* **THE PROBLEM**
From the top of the records below down to the line containing "PIVOT_Z = PLUNGER_Z + 24.3", reproduce every line exactly.

* **DATA ENTRIES**
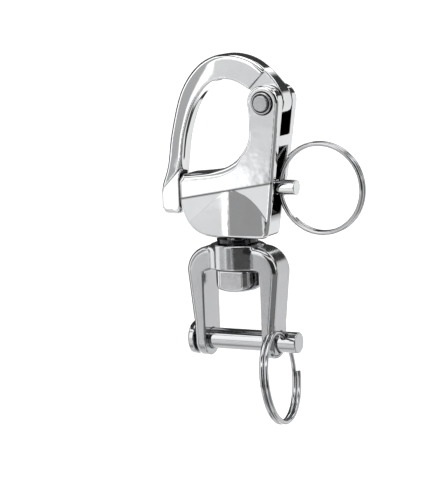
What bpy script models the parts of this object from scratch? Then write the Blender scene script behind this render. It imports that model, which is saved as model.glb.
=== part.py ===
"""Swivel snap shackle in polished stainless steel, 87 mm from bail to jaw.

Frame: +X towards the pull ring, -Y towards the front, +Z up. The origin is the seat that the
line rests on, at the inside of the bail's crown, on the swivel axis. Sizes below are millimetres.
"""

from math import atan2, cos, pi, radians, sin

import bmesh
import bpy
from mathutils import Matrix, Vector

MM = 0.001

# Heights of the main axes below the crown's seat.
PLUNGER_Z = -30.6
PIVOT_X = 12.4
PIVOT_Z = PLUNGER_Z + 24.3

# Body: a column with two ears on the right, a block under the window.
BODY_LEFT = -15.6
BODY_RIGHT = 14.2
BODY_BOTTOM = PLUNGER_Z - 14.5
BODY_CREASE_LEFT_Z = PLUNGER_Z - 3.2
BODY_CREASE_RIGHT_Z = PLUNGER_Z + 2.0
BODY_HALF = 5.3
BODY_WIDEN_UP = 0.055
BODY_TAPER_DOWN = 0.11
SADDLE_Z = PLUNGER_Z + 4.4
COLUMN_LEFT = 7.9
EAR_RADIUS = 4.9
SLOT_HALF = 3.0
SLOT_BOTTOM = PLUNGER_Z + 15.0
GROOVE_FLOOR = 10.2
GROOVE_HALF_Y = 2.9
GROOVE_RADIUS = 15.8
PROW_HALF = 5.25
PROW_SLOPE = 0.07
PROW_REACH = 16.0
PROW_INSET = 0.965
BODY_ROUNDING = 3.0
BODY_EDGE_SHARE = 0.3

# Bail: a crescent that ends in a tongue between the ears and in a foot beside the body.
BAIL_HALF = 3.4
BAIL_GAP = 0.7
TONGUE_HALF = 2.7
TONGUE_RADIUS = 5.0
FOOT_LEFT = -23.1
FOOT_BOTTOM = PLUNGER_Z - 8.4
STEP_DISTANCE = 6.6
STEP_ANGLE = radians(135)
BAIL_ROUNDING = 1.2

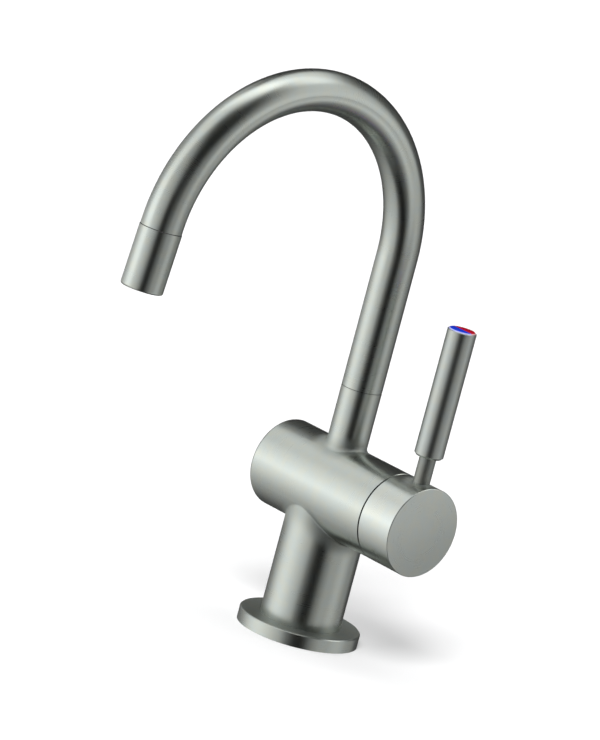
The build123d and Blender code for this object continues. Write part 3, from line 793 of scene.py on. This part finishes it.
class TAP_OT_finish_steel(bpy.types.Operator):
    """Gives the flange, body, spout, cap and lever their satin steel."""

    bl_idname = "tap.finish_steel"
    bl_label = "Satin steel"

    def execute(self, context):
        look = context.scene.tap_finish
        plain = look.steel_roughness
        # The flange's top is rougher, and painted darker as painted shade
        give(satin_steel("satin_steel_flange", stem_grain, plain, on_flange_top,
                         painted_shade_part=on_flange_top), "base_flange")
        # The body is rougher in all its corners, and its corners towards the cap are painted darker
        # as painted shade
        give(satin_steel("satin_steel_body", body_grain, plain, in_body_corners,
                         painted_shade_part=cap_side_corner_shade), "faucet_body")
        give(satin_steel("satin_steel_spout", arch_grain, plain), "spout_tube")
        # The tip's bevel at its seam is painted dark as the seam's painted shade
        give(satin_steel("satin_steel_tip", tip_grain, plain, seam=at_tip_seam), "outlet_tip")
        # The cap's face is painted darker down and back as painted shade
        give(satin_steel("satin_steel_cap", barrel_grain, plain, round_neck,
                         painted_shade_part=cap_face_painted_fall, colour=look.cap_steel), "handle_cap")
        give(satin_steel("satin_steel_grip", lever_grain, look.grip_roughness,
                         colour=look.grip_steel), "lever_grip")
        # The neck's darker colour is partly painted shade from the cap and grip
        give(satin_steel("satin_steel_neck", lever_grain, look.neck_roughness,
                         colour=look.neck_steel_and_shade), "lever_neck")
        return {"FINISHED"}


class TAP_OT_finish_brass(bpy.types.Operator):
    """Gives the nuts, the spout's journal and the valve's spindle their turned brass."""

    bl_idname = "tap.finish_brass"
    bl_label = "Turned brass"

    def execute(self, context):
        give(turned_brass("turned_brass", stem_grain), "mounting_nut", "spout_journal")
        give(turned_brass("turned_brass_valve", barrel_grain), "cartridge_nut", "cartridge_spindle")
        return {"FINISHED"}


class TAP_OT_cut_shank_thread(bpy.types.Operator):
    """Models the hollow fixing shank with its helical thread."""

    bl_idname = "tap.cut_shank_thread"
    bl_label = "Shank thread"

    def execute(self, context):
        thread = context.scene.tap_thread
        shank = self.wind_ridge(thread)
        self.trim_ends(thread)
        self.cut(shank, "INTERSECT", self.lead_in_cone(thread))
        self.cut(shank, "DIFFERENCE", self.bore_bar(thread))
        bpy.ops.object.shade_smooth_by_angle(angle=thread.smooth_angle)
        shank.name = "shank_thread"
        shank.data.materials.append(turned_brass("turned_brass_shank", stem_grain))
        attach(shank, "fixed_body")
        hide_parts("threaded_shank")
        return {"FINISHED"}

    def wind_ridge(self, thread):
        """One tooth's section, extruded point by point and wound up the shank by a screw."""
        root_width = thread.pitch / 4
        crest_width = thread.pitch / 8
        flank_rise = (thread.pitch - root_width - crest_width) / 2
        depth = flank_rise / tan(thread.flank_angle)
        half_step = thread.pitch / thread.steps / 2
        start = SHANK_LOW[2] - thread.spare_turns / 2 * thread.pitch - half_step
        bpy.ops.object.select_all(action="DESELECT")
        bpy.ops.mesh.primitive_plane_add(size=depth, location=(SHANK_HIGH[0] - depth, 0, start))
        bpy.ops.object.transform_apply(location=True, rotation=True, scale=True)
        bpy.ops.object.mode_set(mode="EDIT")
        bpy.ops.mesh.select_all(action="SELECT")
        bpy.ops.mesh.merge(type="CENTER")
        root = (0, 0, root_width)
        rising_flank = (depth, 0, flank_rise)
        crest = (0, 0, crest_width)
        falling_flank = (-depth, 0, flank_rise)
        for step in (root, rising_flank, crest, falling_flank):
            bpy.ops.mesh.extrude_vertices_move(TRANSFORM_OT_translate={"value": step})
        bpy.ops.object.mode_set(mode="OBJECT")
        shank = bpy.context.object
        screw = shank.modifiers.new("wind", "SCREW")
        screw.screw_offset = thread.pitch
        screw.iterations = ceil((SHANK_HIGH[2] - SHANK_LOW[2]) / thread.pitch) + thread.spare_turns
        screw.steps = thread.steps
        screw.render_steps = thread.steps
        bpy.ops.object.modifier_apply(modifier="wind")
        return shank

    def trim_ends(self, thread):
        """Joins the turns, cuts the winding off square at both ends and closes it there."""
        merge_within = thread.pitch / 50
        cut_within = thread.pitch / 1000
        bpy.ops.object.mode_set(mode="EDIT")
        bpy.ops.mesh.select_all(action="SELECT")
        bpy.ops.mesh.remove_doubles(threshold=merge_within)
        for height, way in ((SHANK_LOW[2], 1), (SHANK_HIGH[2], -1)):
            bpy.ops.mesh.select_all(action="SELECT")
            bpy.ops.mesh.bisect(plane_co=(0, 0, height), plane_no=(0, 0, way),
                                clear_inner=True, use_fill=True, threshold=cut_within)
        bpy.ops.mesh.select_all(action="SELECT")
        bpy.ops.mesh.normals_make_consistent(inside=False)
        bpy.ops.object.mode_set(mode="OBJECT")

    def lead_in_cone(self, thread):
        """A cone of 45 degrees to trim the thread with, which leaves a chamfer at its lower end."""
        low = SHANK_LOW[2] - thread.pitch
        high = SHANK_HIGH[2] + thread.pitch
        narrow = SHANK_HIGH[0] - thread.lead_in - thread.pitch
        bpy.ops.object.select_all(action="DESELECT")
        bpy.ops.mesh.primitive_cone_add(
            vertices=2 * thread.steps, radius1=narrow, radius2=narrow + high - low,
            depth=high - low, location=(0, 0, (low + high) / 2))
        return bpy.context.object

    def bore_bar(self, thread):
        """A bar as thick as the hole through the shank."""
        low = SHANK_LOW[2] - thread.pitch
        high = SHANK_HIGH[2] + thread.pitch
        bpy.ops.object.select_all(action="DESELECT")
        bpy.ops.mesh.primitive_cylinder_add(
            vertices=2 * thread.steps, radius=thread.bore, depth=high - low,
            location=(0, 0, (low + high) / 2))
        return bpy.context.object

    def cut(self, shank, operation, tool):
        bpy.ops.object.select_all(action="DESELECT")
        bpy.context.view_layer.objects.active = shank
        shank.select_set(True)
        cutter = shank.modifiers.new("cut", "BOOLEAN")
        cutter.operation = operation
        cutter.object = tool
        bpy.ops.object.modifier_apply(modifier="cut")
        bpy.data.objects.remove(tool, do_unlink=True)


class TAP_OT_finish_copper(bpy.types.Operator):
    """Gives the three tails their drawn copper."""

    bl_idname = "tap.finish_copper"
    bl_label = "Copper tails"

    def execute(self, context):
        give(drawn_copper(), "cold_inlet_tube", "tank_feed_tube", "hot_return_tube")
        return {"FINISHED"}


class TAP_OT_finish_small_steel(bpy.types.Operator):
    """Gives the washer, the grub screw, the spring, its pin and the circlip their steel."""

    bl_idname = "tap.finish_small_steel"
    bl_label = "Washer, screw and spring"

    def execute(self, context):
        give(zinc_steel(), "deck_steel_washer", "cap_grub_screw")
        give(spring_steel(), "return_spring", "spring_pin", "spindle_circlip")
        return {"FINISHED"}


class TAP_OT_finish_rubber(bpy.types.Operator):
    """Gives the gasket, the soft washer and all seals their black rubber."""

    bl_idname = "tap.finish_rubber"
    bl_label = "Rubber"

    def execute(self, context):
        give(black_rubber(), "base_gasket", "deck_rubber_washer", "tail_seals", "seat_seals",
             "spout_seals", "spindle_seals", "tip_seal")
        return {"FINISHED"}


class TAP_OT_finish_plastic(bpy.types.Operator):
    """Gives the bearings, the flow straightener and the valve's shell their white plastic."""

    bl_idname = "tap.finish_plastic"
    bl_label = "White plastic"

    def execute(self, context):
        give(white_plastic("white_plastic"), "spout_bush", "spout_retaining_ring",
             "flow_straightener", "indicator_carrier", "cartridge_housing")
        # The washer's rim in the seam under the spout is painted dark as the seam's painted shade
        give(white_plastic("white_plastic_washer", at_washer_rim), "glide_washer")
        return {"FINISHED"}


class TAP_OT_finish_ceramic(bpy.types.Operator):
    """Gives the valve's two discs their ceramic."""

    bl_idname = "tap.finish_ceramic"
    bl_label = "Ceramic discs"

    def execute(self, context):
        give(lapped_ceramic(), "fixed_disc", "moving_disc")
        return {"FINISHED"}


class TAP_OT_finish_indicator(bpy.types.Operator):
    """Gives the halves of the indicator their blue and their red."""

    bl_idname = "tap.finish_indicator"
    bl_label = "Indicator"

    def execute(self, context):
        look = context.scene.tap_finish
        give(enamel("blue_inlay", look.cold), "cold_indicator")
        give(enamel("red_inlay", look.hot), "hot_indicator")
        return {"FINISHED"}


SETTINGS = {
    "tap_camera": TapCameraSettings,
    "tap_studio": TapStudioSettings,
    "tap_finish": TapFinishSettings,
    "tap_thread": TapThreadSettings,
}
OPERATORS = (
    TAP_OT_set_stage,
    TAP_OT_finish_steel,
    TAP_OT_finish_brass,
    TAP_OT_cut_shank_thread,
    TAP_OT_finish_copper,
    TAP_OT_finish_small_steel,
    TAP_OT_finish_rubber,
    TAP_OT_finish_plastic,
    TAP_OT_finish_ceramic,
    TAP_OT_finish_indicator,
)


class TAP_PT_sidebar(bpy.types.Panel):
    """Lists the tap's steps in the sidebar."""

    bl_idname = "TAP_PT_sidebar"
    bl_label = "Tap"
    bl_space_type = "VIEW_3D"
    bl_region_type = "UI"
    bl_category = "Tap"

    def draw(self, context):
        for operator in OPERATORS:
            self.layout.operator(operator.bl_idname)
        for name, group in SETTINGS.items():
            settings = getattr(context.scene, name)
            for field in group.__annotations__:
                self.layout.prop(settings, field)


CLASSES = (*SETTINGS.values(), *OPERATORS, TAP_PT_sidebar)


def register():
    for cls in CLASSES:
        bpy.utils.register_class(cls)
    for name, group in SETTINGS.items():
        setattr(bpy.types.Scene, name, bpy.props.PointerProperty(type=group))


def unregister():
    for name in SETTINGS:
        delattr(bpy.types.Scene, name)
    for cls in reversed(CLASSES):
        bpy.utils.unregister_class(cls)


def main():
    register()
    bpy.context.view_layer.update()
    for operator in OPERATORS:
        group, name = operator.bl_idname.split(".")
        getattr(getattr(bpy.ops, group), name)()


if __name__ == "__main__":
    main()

* **TASK SOLUTION**
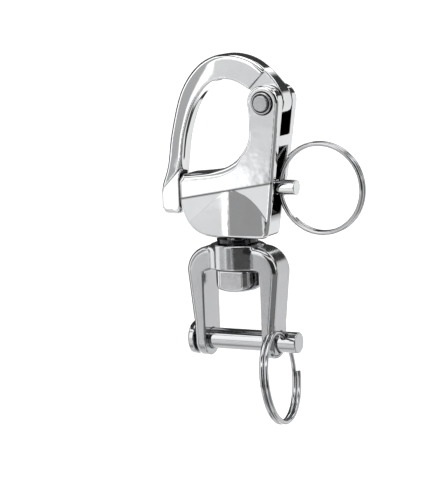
What bpy script models the parts of this object from scratch? Then write the Blender scene script behind this render. It imports that model, which is saved as model.glb.
=== part.py ===
"""Swivel snap shackle in polished stainless steel, 87 mm from bail to jaw.

Frame: +X towards the pull ring, -Y towards the front, +Z up. The origin is the seat that the
line rests on, at the inside of the bail's crown, on the swivel axis. Sizes below are millimetres.
"""

from math import atan2, cos, pi, radians, sin

import bmesh
import bpy
from mathutils import Matrix, Vector

MM = 0.001

# Heights of the main axes below the crown's seat.
PLUNGER_Z = -30.6
PIVOT_X = 12.4
PIVOT_Z = PLUNGER_Z + 24.3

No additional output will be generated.